PROMPT
Reproduce exactly the section that begins at the line containing "screw.steps = BOLT_HOLE_SEGMENTS" and ends at the line containing "if empty is", both lines included; omit all other lines.

SOURCE EXCERPT
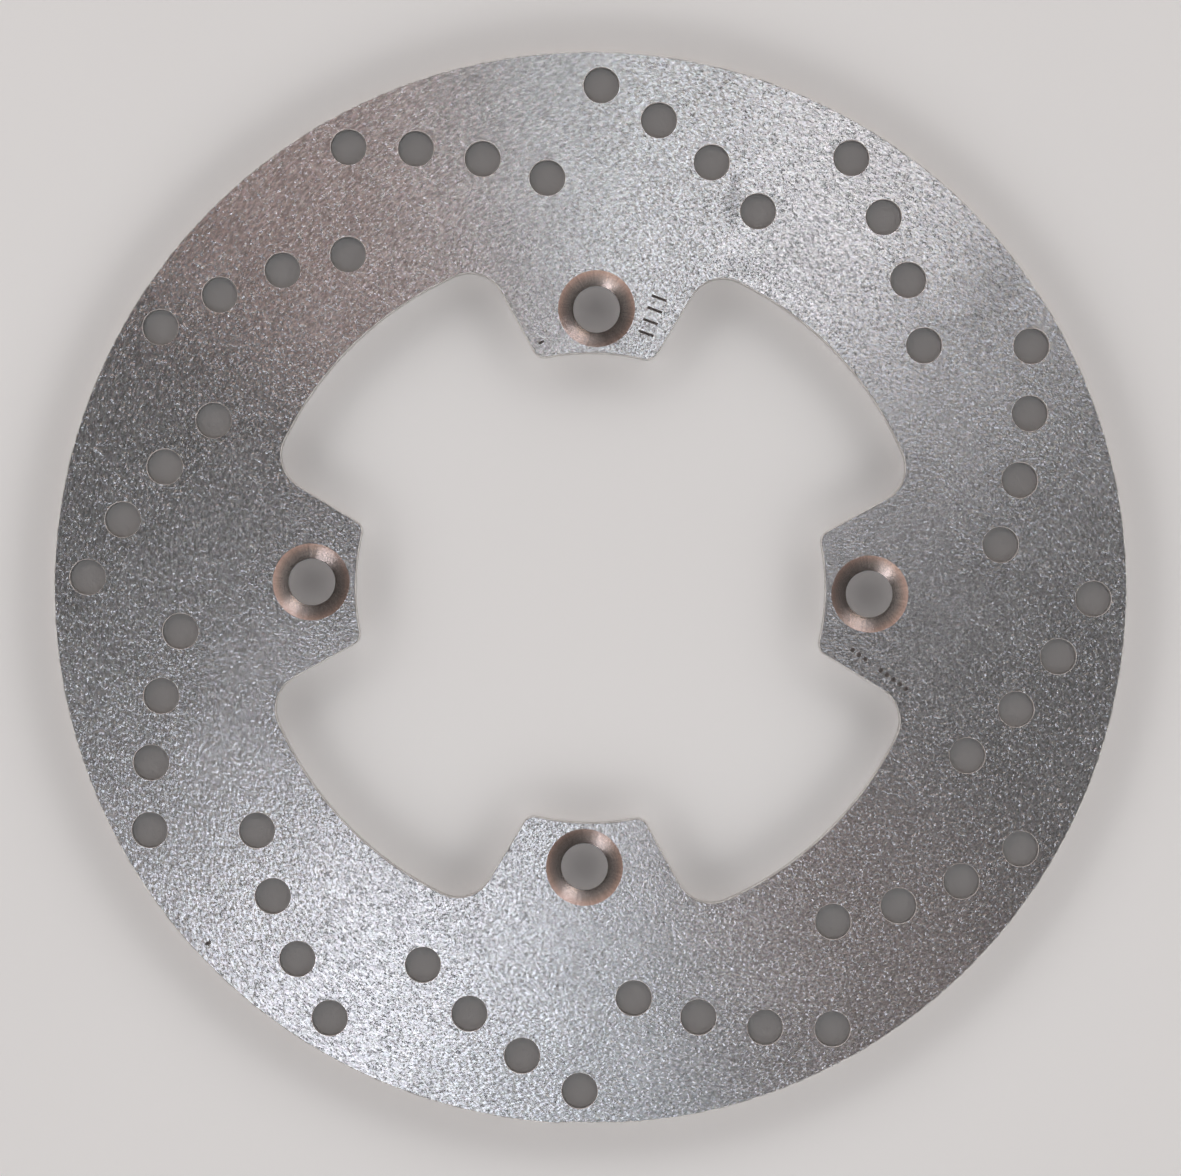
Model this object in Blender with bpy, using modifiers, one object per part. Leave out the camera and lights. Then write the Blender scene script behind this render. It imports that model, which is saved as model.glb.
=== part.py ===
"""Motorcycle brake disc rotor: one ground stainless steel plate, lying flat.

The hub-side face is the plane Z = 0 and the rotor turns about Z. The countersunk outer face looks up. The plate
is one piece: a brake ring with four ears that reach inwards to the hub. Each ear has a countersunk bolt hole, and
the ring is drilled with twelve swept rows of vent holes.
"""

import math

import bmesh
import bpy

# The plate, in metres
DISC_RADIUS = 0.120
THICKNESS = 0.005

# The hub's side: the ears' tips sit on the pilot circle, and the pockets between them end at the brake ring
EARS = 4
PILOT_RADIUS = 0.0525
POCKET_RADIUS = 0.076
BOLT_CIRCLE_RADIUS = 0.0625
EAR_HALF_WIDTH_AT_BOLT = 0.0195
EAR_FLANK_ANGLE = math.radians(30)
TIP_CORNER_RADIUS = 0.0028
ROOT_FILLET_RADIUS = 0.008

# The bolt holes, with a countersink in the outer face
BOLT_HOLE_RADIUS = 0.00525
COUNTERSINK_RADIUS = 0.0086
COUNTERSINK_HALF_ANGLE = math.radians(45)

# The vent holes: each row steps inwards and sweeps clockwise as seen from the outer face
VENT_ROWS = 12
VENTS_PER_ROW = 4
VENT_HOLE_RADIUS = 0.004
OUTER_VENT_CIRCLE_RADIUS = 0.1125
VENT_RADIAL_PITCH = 0.00675
VENT_SWEEP_PER_RADIAL_TRAVEL = 2.0

# How finely round edges are cut into straight lengths
RIM_SEGMENTS = 192
VENT_SEGMENTS = 20
BOLT_HOLE_SEGMENTS = 40
TIP_ARC_STEPS = 4
CORNER_STEPS = 4
FILLET_STEPS = 7
POCKET_ARC_STEPS = 8

CUTTER_OVERRUN = 0.001
WELD_DISTANCE = 1e-6


def start_empty():
    """Clears whatever the file holds."""
    for old in list(bpy.data.objects):
        bpy.data.objects.remove(old, do_unlink=True)


def new_collection(name):
    collection = bpy.data.collections.new(name)
    bpy.context.scene.collection.children.link(collection)
    return collection


def ground_steel():
    material = bpy.data.materials.new("ground_stainless_steel")
    material.use_nodes = True
    shader = material.node_tree.nodes["Principled BSDF"]
    shader.inputs["Base Color"].default_value = (0.56, 0.54, 0.54, 1.0)
    shader.inputs["Metallic"].default_value = 1.0
    shader.inputs["Roughness"].default_value = 0.36
    return material


def arc(centre_x, centre_y, radius, start, end, steps):
    """Points along an arc from angle start to angle end, both of them included."""
    points = []
    for step in range(steps + 1):
        angle = start + (end - start) * step / steps
        points.append((centre_x + radius * math.cos(angle), centre_y + radius * math.sin(angle)))
    return points


def centre_beside_flank(offset, distance_from_axis):
    """Centre of a circle that lies offset to the left of an ear's flank and that far from the rotor's axis.

    The flank is a straight line through (BOLT_CIRCLE_RADIUS, EAR_HALF_WIDTH_AT_BOLT), for an ear along +X.
    """
    along_x = math.cos(EAR_FLANK_ANGLE)
    along_y = math.sin(EAR_FLANK_ANGLE)
    start_x = BOLT_CIRCLE_RADIUS - offset * along_y
    start_y = EAR_HALF_WIDTH_AT_BOLT + offset * along_x
    nearest = -(start_x * along_x + start_y * along_y)
    start_squared = start_x**2 + start_y**2
    travel = nearest + math.sqrt(nearest**2 - start_squared + distance_from_axis**2)
    return start_x + travel * along_x, start_y + travel * along_y


def half_ear_outline():
    """From the middle of an ear's tip to the middle of the next pocket, anticlockwise, for an ear along +X."""
    across_flank = EAR_FLANK_ANGLE + math.pi / 2
    tip_x, tip_y = centre_beside_flank(-TIP_CORNER_RADIUS, PILOT_RADIUS + TIP_CORNER_RADIUS)
    root_x, root_y = centre_beside_flank(ROOT_FILLET_RADIUS, POCKET_RADIUS - ROOT_FILLET_RADIUS)
    tip_angle = math.atan2(tip_y, tip_x)
    root_angle = math.atan2(root_y, root_x)
    middle_of_pocket = math.pi / EARS
    outline = arc(0, 0, PILOT_RADIUS, 0, tip_angle, TIP_ARC_STEPS)
    outline += arc(tip_x, tip_y, TIP_CORNER_RADIUS, tip_angle + math.pi, across_flank, CORNER_STEPS)[1:]
    outline += arc(root_x, root_y, ROOT_FILLET_RADIUS, across_flank - math.pi, root_angle, FILLET_STEPS)
    outline += arc(0, 0, POCKET_RADIUS, root_angle, middle_of_pocket, POCKET_ARC_STEPS)[1:]
    return outline


def turned(points, angle):
    cosine, sine = math.cos(angle), math.sin(angle)
    return [(x * cosine - y * sine, x * sine + y * cosine) for x, y in points]


def window_outline():
    """The whole inner edge: each ear is a half outline and its mirror image, and the ears are alike."""
    half = half_ear_outline()
    mirrored = [(x, -y) for x, y in reversed(half)]
    ear = mirrored[1:-1] + half
    outline = []
    for index in range(EARS):
        outline += turned(ear, index * 2 * math.pi / EARS)
    return outline


def add_closed_line(curve, points):
    spline = curve.splines.new("POLY")
    spline.points.add(len(points) - 1)
    for point, (x, y) in zip(spline.points, points):
        point.co = (x, y, 0, 1)
    spline.use_cyclic_u = True


def make_plate(collection, material):
    """The blank: its outline and window are a flat curve, given its thickness and made a mesh."""
    curve = bpy.data.curves.new("rotor_outline", "CURVE")
    curve.dimensions = "2D"
    curve.fill_mode = "BOTH"
    curve.extrude = THICKNESS / 2
    rim = arc(0, 0, DISC_RADIUS, 0, 2 * math.pi, RIM_SEGMENTS)
    add_closed_line(curve, rim[:-1])
    add_closed_line(curve, window_outline())
    outline = bpy.data.objects.new("rotor_outline", curve)
    outline.location.z = THICKNESS / 2
    collection.objects.link(outline)
    bpy.context.view_layer.update()

    graph = bpy.context.evaluated_depsgraph_get()
    mesh = bpy.data.meshes.new_from_object(outline.evaluated_get(graph))
    welder = bmesh.new()
    welder.from_mesh(mesh)
    bmesh.ops.remove_doubles(welder, verts=welder.verts, dist=WELD_DISTANCE)
    welder.to_mesh(mesh)
    welder.free()
    mesh.name = "rotor_disc"
    mesh.materials.clear()
    mesh.materials.append(material)
    for face in mesh.polygons:
        face.use_smooth = abs(face.normal.z) < 0.5

    plate = bpy.data.objects.new("rotor_disc", mesh)
    plate.matrix_world = outline.matrix_world
    collection.objects.link(plate)
    bpy.data.objects.remove(outline)
    bpy.data.curves.remove(curve)
    return plate


def make_cutter(name, mesh, collection, x, y):
    cutter = bpy.data.objects.new(name, mesh)
    cutter.location = (x, y, 0)
    cutter.hide_render = True
    cutter.display_type = "WIRE"
    collection.objects.link(cutter)
    return cutter


def vent_drill_mesh():
    """A cylinder that passes through the plate and a little beyond it on both sides."""
    mesh = bpy.data.meshes.new("vent_drill")
    drill = bmesh.new()
    bmesh.ops.create_cone(
        drill,
        cap_ends=True,
        segments=VENT_SEGMENTS,
        radius1=VENT_HOLE_RADIUS,
        radius2=VENT_HOLE_RADIUS,
        depth=THICKNESS + 2 * CUTTER_OVERRUN,
    )
    bmesh.ops.translate(drill, verts=drill.verts, vec=(0, 0, THICKNESS / 2))
    drill.to_mesh(mesh)
    drill.free()
    for face in mesh.polygons:
        face.use_smooth = abs(face.normal.z) < 0.5
    return mesh


def vent_places():
    """Name, radius and angle of each vent hole. A row follows a spiral that crosses every radius alike."""
    for row in range(VENT_ROWS):
        for step in range(VENTS_PER_ROW):
            radius = OUTER_VENT_CIRCLE_RADIUS - step * VENT_RADIAL_PITCH
            sweep = VENT_SWEEP_PER_RADIAL_TRAVEL * math.log(radius / OUTER_VENT_CIRCLE_RADIUS)
            yield f"vent_{row + 1:02d}_{step + 1}", radius, row * 2 * math.pi / VENT_ROWS + sweep


def make_vent_drills(collection):
    mesh = vent_drill_mesh()
    for name, radius, angle in vent_places():
        make_cutter(name, mesh, collection, radius * math.cos(angle), radius * math.sin(angle))


def bolt_drill_profile_mesh():
    """Half the section of a bolt hole with its countersink, from the top of the hole's axis to the bottom."""
    slope = math.tan(COUNTERSINK_HALF_ANGLE)
    above = THICKNESS + CUTTER_OVERRUN
    cone_foot = THICKNESS - (COUNTERSINK_RADIUS - BOLT_HOLE_RADIUS) / slope
    profile = [
        (0, above),
        (COUNTERSINK_RADIUS + CUTTER_OVERRUN * slope, above),
        (BOLT_HOLE_RADIUS, cone_foot),
        (BOLT_HOLE_RADIUS, -CUTTER_OVERRUN),
        (0, -CUTTER_OVERRUN),
    ]
    mesh = bpy.data.meshes.new("bolt_drill")
    points = [(x, 0, z) for x, z in profile]
    edges = [(index, index + 1) for index in range(len(points) - 1)]
    mesh.from_pydata(points, edges, [])
    return mesh


def make_bolt_drills(collection):
    mesh = bolt_drill_profile_mesh()
    for index in range(EARS):
        angle = index * 2 * math.pi / EARS
        x, y = BOLT_CIRCLE_RADIUS * math.cos(angle), BOLT_CIRCLE_RADIUS * math.sin(angle)
        drill = make_cutter(f"bolt_hole_{index + 1}", mesh, collection, x, y)
        screw = drill.modifiers.new("turned", "SCREW")
        screw.steps = BOLT_HOLE_SEGMENTS
        screw.render_steps = BOLT_HOLE_SEGMENTS
        screw.use_merge_vertices = True
        screw.merge_threshold = WELD_DISTANCE
        screw.use_smooth_shade = True


def main():
    start_empty()
    parts = new_collection("brake_disc_rotor")
    drills = new_collection("drills")
    plate = make_plate(parts, ground_steel())
    make_vent_drills(drills)
    make_bolt_drills(drills)
    drilled = plate.modifiers.new("drilled", "BOOLEAN")
    drilled.operation = "DIFFERENCE"
    drilled.operand_type = "COLLECTION"
    drilled.collection = drills
    drilled.solver = "EXACT"


main()
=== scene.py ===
"""The looks of a drilled motorcycle brake rotor: a ground stainless plate on a plain pale floor.

The file is laid out as an add-on and is run as a script. One operator makes the rotor plate, with its
rounded edges, drilled vents, countersunk bolt holes and punch marks, and another makes the floor, lights
and camera.
"""

import math

import bmesh
import bpy
from bpy.props import FloatProperty, FloatVectorProperty, IntProperty, PointerProperty
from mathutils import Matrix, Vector
from mathutils.noise import noise as noise_at


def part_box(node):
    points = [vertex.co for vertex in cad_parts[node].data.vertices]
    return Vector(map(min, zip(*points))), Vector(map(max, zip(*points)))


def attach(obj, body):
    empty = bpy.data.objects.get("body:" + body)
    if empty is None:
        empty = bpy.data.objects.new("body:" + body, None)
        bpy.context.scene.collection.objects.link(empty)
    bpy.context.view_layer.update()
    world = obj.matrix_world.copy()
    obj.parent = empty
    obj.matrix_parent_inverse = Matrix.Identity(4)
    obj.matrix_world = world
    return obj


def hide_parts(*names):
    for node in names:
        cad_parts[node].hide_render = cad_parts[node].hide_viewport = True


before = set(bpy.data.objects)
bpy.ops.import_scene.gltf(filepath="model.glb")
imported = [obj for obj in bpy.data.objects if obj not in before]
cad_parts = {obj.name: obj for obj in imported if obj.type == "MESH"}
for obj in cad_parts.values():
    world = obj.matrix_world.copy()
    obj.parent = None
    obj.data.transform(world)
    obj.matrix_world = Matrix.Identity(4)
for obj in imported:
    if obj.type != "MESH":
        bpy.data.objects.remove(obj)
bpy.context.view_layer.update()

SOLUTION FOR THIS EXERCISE
        screw.steps = BOLT_HOLE_SEGMENTS
        screw.render_steps = BOLT_HOLE_SEGMENTS
        screw.use_merge_vertices = True
        screw.merge_threshold = WELD_DISTANCE
        screw.use_smooth_shade = True


def main():
    start_empty()
    parts = new_collection("brake_disc_rotor")
    drills = new_collection("drills")
    plate = make_plate(parts, ground_steel())
    make_vent_drills(drills)
    make_bolt_drills(drills)
    drilled = plate.modifiers.new("drilled", "BOOLEAN")
    drilled.operation = "DIFFERENCE"
    drilled.operand_type = "COLLECTION"
    drilled.collection = drills
    drilled.solver = "EXACT"


main()
=== scene.py ===
"""The looks of a drilled motorcycle brake rotor: a ground stainless plate on a plain pale floor.

The file is laid out as an add-on and is run as a script. One operator makes the rotor plate, with its
rounded edges, drilled vents, countersunk bolt holes and punch marks, and another makes the floor, lights
and camera.
"""

import math

import bmesh
import bpy
from bpy.props import FloatProperty, FloatVectorProperty, IntProperty, PointerProperty
from mathutils import Matrix, Vector
from mathutils.noise import noise as noise_at


def part_box(node):
    points = [vertex.co for vertex in cad_parts[node].data.vertices]
    return Vector(map(min, zip(*points))), Vector(map(max, zip(*points)))


def attach(obj, body):
    empty = bpy.data.objects.get("body:" + body)
    if empty is None:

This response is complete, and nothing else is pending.